Quando la canapa può essere terapeutica…
Se il maggiore organismo internazionale per la sanità ha esortato l’ONU a prendere una decisione in merito alla canapa è anche perché la ricerca scientifica ha mostrato risultati incoraggianti circa la sua potenziale utilità terapeutica. In tempi antichi, l’uomo ha fatto uso di questa pianta per diversi scopi, incluso quello curativo, ma senza avere alcuna evidenza scientifica dei suoi effetti positivi.
Oggi, grazie all’impegno di numerosi scienziati, ci sono svariati studi che dimostrano come la cannabis possa aiutare nel trattamento di stati debilitanti e patologie. Ecco alcuni esempi.

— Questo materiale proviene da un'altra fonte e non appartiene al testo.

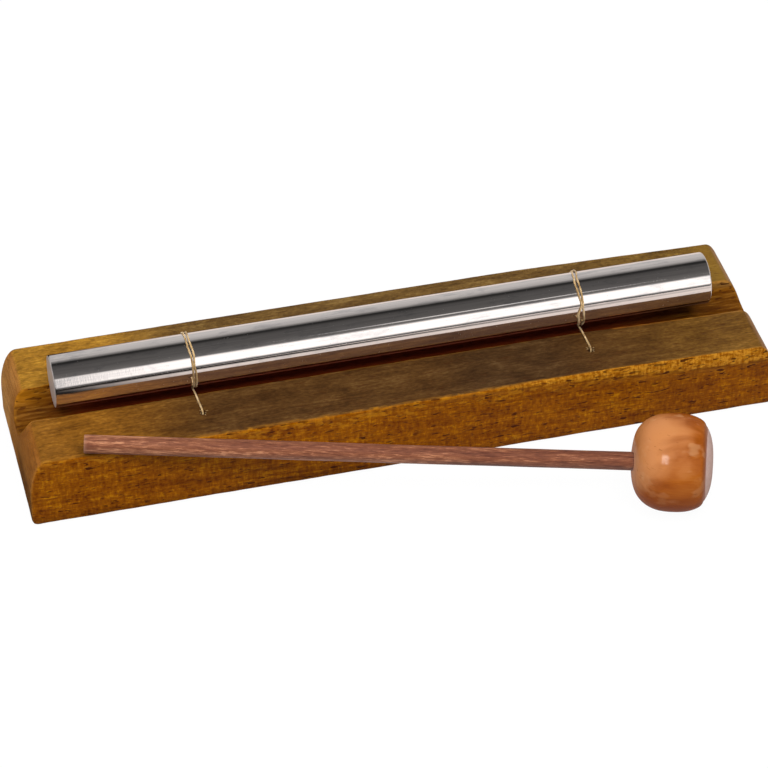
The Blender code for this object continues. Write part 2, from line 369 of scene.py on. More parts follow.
def mark_block(mesh, points):
    """Tells the wood where the holes, the worn bevel and its foot, the edges and the groove are."""
    x, y, z = points.T
    *fields, _ = block_parts(points)
    groove, bevel = fields[2:]
    nearest = np.sort(np.abs(np.stack(fields)), axis=0)
    reach = np.min(hole_reaches(points), axis=0)
    in_hole = smoothstep(HOLE_RADIUS + 0.45, HOLE_RADIUS + 0.1, reach)
    worn_front = smoothstep(18, 45, x) * (y < -BLOCK_HALF_WIDTH + 2.0)
    down = bevel_sizes(x)[1]
    below_top = BLOCK_TOP - worn_down(x) - z
    on_bevel = smoothstep(0.45, 0.15, np.abs(bevel)) * (below_top < down + 0.5)
    foot = smoothstep(0.55, 0.15, np.abs(below_top - down - 0.55)) * worn_front
    set_attribute(mesh, "hole", in_hole * (z > COUNTERBORE_DEPTH))
    set_attribute(mesh, "bevel", worn_front * on_bevel)
    set_attribute(mesh, "bevel_foot", foot * 0.75 * (noise(points, (3, 2, 2), 8) > -0.35))
    set_attribute(mesh, "edge", nearest[1])
    set_attribute(mesh, "groove", smoothstep(0.9, 0.1, np.abs(groove)) * (z < BLOCK_TOP - 0.5))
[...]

Lo stress e l’ansia sono due stati psicofisici molto diffusi nella società moderna e, in molti casi, possono degenerare in condizioni gravi come la depressione. La ricerca scientifica ha dimostrato che il CBD interagisce con i recettori del sistema endocannabinoide, attivo sia a livello cerebrale sia periferico. L’assunzione del cannabidiolo, dunque, contribuisce alla distensione muscolare e a un generale senso di rilassamento, fornendo un valido aiuto ai soggetti affetti da stati ansiosi e stress.
Il cannabidiolo ha anche proprietà antinfiammatorie e antidolorifiche: stando a vari esperimenti, esso costituisce un alleato nel trattamento di stati infiammatori e del dolore, anche perché i suoi effetti collaterali sono decisamente minori rispetto a quelli dei farmaci chimici.
Dalla scoperta di queste proprietà è nata la volontà – da parte di alcuni scienziati – di studiare gli effetti della cannabis sui pazienti colpiti da patologie come sclerosi, morbo di Parkinson ed epilessia. Le ricerche sono in corso, ma le evidenze scientifiche sugli effetti positivi della canapa su questi soggetti sono incoraggianti. Il CBD, infatti, aiuta ad attenuare gli spasmi muscolari e ha effetti sedativi importanti.
La ricerca si sta concentrando anche sull’utilizzo della cannabis nei pazienti malati di cancro, sia per il trattamento del dolore sia per comprendere se la sua assunzione possa contribuire a rallentare o, addirittura, fermare lo sviluppo delle cellule tumorali.
Si spera che il riconoscimento delle proprietà terapeutiche di questa pianta da parte dell’ONU possa fungere da volano a un incremento degli investimenti nella ricerca, con l’auspicio che emergano risultati sempre più positivi.